Exercise goal = Return verbatim the inclusive range of lines running from the line that contains "bead = round_bead(floor_radius, floor_height, floor_bead_radius)" to the line that contains "obj.data.transform(world)". Omit every other line.

(Collected data)

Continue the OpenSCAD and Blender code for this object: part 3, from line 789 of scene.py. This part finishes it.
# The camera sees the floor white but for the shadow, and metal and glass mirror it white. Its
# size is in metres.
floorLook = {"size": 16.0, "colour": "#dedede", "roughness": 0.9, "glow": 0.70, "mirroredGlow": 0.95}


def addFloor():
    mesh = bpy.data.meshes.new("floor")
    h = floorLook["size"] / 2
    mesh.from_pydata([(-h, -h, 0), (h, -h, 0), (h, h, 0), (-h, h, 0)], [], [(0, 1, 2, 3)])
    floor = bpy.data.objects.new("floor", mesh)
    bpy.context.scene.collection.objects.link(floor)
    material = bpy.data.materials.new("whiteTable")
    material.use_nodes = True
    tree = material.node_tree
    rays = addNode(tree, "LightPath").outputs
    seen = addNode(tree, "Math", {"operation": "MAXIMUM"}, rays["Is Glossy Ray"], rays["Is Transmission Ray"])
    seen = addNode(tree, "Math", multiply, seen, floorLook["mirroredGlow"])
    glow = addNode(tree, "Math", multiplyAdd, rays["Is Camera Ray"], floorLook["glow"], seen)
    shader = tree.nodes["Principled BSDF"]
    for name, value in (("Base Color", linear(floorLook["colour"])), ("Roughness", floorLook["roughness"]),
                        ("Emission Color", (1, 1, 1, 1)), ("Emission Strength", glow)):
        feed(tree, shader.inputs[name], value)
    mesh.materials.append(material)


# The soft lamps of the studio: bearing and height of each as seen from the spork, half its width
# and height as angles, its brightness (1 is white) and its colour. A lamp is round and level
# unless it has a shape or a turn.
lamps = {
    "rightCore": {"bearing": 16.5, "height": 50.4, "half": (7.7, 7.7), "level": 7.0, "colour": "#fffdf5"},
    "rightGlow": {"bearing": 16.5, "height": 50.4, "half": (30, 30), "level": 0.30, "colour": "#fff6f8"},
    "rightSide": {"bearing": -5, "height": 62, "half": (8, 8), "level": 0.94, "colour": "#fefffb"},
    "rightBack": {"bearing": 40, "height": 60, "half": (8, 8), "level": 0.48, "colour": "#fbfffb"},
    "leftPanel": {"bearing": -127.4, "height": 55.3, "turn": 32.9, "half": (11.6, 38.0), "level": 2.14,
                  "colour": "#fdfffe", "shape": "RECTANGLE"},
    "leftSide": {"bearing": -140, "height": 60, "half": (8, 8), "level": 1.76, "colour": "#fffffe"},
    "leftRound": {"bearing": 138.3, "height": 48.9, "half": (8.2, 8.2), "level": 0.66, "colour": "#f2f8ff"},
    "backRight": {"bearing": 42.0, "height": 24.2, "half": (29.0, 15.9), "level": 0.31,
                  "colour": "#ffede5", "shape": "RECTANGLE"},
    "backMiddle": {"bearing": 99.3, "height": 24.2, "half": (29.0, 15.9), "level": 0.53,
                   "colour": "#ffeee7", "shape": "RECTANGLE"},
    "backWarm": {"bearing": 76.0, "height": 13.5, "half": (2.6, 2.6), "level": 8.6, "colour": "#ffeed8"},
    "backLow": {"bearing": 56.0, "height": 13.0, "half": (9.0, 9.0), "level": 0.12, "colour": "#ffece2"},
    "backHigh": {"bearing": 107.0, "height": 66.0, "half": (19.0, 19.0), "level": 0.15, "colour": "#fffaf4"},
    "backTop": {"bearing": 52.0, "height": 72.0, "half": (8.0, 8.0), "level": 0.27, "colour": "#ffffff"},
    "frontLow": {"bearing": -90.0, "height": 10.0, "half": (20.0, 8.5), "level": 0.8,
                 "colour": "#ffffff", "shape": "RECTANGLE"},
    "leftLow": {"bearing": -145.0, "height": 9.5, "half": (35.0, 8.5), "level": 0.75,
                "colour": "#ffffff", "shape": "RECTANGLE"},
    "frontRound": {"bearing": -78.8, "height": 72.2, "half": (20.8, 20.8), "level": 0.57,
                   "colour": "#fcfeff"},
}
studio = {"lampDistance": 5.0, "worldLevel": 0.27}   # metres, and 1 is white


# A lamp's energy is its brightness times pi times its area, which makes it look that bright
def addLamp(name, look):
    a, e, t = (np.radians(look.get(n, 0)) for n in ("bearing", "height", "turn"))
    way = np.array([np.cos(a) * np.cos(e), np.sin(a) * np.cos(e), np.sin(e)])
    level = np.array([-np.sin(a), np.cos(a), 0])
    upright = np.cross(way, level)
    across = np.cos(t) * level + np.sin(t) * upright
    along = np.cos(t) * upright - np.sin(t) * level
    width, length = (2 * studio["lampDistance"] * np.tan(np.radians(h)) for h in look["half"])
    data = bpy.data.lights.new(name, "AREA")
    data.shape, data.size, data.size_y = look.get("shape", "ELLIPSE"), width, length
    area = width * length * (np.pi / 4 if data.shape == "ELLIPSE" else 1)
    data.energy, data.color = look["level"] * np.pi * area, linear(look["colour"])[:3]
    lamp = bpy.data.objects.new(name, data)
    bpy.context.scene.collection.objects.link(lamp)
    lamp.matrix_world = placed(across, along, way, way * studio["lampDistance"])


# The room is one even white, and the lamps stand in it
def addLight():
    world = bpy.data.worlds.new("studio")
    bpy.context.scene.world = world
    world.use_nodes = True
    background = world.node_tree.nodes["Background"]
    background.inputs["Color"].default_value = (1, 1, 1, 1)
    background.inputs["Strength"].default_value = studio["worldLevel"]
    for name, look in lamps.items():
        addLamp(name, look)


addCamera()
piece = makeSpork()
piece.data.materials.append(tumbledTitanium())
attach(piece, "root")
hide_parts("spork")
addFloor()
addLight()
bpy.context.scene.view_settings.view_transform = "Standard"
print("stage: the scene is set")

* * *

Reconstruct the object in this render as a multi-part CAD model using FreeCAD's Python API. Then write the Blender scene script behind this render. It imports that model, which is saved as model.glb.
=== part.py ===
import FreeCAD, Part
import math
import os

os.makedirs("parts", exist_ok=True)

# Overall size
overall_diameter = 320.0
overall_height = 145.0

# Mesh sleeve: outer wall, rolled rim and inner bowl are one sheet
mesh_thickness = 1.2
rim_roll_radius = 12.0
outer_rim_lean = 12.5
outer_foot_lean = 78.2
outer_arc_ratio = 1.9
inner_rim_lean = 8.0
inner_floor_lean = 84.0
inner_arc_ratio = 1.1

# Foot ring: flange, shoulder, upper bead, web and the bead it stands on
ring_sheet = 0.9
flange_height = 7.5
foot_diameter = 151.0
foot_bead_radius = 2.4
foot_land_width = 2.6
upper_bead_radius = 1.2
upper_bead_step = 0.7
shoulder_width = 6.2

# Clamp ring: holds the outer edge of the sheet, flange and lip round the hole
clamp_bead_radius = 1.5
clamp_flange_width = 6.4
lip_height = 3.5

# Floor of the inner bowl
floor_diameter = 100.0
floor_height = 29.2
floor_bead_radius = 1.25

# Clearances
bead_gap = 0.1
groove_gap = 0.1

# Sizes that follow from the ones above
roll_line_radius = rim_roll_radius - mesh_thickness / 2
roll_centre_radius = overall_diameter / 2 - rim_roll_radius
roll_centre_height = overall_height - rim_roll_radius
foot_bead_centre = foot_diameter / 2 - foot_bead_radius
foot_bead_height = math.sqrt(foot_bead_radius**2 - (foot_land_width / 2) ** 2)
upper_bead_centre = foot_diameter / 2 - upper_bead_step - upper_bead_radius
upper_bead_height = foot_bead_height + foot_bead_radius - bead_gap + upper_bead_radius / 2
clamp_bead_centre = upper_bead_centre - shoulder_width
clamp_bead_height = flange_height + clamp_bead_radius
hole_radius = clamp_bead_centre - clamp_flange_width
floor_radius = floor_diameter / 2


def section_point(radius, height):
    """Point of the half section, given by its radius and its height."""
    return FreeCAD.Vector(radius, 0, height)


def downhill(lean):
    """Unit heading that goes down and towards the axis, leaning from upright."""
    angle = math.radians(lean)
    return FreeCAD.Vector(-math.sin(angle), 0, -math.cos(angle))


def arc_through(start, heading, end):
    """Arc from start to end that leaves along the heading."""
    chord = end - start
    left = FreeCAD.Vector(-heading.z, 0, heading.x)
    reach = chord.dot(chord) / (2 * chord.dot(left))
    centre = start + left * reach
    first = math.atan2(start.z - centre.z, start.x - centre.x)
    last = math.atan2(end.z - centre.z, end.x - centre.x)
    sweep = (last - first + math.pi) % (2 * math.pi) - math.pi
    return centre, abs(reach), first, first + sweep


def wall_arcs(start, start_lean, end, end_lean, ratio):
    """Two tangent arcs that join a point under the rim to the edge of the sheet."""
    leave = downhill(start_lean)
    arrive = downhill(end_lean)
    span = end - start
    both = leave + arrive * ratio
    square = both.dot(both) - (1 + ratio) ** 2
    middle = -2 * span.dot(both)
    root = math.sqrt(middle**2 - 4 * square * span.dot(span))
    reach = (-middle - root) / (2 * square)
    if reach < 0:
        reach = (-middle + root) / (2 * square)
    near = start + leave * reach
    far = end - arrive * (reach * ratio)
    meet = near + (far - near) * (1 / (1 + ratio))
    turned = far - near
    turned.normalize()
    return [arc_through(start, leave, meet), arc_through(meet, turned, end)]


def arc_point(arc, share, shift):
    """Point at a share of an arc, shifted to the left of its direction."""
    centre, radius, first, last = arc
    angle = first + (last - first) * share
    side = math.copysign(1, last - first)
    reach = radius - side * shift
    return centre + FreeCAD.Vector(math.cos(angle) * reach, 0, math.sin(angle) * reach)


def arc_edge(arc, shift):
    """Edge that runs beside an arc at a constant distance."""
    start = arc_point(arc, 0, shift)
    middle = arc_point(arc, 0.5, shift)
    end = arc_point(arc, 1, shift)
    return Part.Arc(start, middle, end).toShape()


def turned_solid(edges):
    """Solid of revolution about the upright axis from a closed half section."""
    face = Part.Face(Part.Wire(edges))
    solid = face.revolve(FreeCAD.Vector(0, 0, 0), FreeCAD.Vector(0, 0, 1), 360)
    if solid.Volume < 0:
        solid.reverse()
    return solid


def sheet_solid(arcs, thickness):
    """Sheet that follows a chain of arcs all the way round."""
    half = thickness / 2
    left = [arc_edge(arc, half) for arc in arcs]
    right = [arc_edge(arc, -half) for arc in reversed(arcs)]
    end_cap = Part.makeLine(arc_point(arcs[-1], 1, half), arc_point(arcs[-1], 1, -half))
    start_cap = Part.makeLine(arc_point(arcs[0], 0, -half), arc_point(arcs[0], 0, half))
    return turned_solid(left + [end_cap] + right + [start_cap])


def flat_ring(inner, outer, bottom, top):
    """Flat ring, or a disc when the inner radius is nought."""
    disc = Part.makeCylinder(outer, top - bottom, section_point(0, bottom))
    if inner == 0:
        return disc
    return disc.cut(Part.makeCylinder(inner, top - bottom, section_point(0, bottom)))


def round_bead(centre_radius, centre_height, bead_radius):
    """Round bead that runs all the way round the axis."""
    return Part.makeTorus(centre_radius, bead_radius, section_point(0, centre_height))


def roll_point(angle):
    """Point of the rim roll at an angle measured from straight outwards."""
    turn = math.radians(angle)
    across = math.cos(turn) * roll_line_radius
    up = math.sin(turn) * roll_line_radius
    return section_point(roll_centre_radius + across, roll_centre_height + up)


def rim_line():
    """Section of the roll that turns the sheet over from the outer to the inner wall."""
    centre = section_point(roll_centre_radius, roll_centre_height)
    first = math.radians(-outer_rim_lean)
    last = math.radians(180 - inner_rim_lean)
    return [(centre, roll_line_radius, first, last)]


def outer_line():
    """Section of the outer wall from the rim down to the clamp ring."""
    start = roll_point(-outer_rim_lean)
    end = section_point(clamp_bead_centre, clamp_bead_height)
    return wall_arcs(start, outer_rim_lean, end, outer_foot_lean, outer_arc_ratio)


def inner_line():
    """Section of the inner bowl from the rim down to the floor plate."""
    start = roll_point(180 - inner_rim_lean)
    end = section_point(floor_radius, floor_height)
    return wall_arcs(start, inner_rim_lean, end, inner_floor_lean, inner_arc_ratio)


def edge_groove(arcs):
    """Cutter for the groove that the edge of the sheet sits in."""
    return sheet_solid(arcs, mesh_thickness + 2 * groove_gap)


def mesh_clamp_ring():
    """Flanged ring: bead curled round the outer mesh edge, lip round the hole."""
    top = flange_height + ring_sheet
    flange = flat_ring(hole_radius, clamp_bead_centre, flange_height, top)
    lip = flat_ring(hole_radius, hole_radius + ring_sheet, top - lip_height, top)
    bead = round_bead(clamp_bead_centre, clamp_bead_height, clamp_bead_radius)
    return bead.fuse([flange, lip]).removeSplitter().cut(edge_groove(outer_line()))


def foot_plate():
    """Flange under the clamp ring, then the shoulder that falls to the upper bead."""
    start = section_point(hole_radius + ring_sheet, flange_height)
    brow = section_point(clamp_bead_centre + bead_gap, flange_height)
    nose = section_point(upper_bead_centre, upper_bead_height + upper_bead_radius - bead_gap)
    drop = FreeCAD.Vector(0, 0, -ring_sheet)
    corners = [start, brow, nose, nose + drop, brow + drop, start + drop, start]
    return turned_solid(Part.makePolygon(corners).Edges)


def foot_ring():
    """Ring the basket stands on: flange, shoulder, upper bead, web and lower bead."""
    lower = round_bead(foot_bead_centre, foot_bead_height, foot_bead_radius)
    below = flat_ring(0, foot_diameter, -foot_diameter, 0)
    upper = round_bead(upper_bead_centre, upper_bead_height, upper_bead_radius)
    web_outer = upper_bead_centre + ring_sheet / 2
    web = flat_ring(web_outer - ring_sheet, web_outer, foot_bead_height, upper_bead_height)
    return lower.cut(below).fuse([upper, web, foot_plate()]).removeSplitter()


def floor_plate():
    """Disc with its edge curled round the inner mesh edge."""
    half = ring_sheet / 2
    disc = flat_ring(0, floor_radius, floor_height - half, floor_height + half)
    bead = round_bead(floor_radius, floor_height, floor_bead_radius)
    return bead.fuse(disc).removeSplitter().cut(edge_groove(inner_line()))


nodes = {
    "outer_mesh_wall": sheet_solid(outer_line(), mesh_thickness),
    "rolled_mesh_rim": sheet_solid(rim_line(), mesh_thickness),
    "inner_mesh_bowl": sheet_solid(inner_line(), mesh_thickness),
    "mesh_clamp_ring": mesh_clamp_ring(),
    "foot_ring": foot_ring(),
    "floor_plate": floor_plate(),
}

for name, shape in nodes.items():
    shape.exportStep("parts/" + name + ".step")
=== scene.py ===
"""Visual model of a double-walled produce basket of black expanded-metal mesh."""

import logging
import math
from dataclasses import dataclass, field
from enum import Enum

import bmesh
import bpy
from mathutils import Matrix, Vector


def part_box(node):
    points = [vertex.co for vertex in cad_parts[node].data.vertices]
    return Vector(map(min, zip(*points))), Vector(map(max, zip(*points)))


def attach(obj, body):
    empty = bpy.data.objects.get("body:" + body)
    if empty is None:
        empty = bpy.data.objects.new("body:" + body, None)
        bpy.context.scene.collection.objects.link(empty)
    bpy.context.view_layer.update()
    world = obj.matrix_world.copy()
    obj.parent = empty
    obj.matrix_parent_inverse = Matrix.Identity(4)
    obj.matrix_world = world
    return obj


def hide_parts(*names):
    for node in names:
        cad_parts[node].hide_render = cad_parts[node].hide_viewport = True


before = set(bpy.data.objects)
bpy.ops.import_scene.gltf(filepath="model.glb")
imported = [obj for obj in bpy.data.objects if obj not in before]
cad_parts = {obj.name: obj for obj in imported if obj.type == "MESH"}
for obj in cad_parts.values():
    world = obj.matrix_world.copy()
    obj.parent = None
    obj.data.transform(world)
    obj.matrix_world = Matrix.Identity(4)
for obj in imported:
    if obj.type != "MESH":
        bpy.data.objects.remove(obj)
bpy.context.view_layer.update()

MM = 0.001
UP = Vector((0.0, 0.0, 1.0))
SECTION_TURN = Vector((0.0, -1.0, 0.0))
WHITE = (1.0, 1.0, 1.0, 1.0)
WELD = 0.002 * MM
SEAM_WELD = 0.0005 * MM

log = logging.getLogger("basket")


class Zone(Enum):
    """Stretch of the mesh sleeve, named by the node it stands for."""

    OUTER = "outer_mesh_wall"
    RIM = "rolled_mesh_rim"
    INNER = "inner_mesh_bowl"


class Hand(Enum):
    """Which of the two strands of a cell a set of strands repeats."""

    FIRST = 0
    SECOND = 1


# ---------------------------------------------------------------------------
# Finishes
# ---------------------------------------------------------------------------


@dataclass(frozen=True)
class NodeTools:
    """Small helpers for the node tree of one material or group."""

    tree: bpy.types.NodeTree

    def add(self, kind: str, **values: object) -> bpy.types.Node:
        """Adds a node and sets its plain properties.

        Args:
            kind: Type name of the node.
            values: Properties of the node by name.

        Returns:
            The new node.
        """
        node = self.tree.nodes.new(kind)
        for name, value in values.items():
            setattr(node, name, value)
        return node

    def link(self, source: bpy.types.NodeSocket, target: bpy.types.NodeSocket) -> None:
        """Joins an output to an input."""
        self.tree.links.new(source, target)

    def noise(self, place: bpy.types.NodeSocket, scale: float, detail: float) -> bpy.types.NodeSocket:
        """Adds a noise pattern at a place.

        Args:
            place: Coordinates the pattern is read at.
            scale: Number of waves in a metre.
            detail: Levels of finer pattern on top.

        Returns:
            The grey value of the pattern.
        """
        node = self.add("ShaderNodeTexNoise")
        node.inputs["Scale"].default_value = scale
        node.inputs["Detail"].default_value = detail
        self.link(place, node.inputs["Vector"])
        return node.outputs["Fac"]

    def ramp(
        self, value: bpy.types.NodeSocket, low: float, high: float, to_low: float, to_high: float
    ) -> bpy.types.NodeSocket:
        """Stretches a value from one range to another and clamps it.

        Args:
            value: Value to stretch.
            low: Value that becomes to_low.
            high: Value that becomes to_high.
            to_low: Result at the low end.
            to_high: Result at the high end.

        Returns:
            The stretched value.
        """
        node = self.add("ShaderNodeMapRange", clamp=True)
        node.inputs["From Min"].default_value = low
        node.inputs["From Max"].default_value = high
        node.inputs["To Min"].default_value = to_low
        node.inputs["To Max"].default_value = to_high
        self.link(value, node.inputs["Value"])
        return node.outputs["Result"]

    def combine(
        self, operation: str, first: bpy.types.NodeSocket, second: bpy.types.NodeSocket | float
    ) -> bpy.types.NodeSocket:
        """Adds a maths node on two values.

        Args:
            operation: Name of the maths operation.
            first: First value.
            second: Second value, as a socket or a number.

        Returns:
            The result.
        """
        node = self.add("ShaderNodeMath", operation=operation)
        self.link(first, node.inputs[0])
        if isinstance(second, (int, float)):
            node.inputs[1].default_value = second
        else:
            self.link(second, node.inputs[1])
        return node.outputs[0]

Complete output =
    bead = round_bead(floor_radius, floor_height, floor_bead_radius)
    return bead.fuse(disc).removeSplitter().cut(edge_groove(inner_line()))


nodes = {
    "outer_mesh_wall": sheet_solid(outer_line(), mesh_thickness),
    "rolled_mesh_rim": sheet_solid(rim_line(), mesh_thickness),
    "inner_mesh_bowl": sheet_solid(inner_line(), mesh_thickness),
    "mesh_clamp_ring": mesh_clamp_ring(),
    "foot_ring": foot_ring(),
    "floor_plate": floor_plate(),
}

for name, shape in nodes.items():
    shape.exportStep("parts/" + name + ".step")
=== scene.py ===
"""Visual model of a double-walled produce basket of black expanded-metal mesh."""

import logging
import math
from dataclasses import dataclass, field
from enum import Enum

import bmesh
import bpy
from mathutils import Matrix, Vector


def part_box(node):
    points = [vertex.co for vertex in cad_parts[node].data.vertices]
    return Vector(map(min, zip(*points))), Vector(map(max, zip(*points)))


def attach(obj, body):
    empty = bpy.data.objects.get("body:" + body)
    if empty is None:
        empty = bpy.data.objects.new("body:" + body, None)
        bpy.context.scene.collection.objects.link(empty)
    bpy.context.view_layer.update()
    world = obj.matrix_world.copy()
    obj.parent = empty
    obj.matrix_parent_inverse = Matrix.Identity(4)
    obj.matrix_world = world
    return obj


def hide_parts(*names):
    for node in names:
        cad_parts[node].hide_render = cad_parts[node].hide_viewport = True


before = set(bpy.data.objects)
bpy.ops.import_scene.gltf(filepath="model.glb")
imported = [obj for obj in bpy.data.objects if obj not in before]
cad_parts = {obj.name: obj for obj in imported if obj.type == "MESH"}
for obj in cad_parts.values():
    world = obj.matrix_world.copy()
    obj.parent = None
    obj.data.transform(world)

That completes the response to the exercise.